Ahlgren is held captive throughout the winter and he and Katsumoto develop an uneasy friendship through their quiet conversations about war. Katsumoto reads Ahlgren's journals detailing the Civil War as well as the American army's eradication of the American Indian, something Ahlgren feels gravely guilty about. Gradually, Ahlgren assimilates into the samurai culture and soon he will be forced to choose sides in an inevitable war between the past and the future of Japan.

For Cruise, The Last Samurai marks yet another stellar performance that will likely be overshadowed by his stature as a sex symbol. It doesn't seem to matter how well Cruise performs in any film, his looks and image always get the attention. It's a terrible shame because Cruise is, in my opinion, turning out some of the finest work of any actor working today. His role in The Last Samurai is deserving of a Best Actor nomination and, in a weak field, he is likely to get it. He deserves to win but he deserved to win a couple of times and did not, so I won't get my hopes up.
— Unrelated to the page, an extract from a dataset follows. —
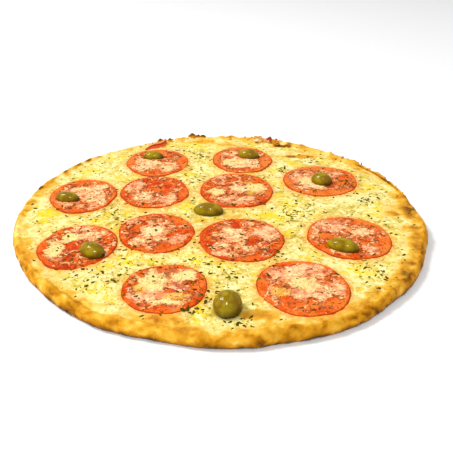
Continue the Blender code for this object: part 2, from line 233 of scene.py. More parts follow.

Watanabe may actually outshine Cruise on Oscar night. His portrayal of Katsumoto is a complicated and brilliant performance that captures the essence of what Zwick wants us to understand of the samurai. Watanabe personifies the samurai warrior code, and communicates its importance to the audience with his subtle intelligence and spirit. If he doesn't win Best Supporting Actor, I will be very disappointed.

For Zwick, The Last Samurai is another signpost on the way to a potential masterpiece. It's an epic work of directorial craftsmanship. What Zwick lacks is a signature style that tells you this is an Ed Zwick film. The Last Samurai is a slave to conventional three-act filmmaking and conventional shooting styles. It is, without a doubt, a terrific work, but it comes up short of being a masterpiece because it's too slick and stylish. The film is too easily fit into a Hollywood marketing campaign to be a significant work of art.

The Last Samurai must settle for being a terrific work of pop entertainment, a conventional Hollywood work of crafty brilliance that showcases a star at the height of his abilities and a director with the potential for greatness.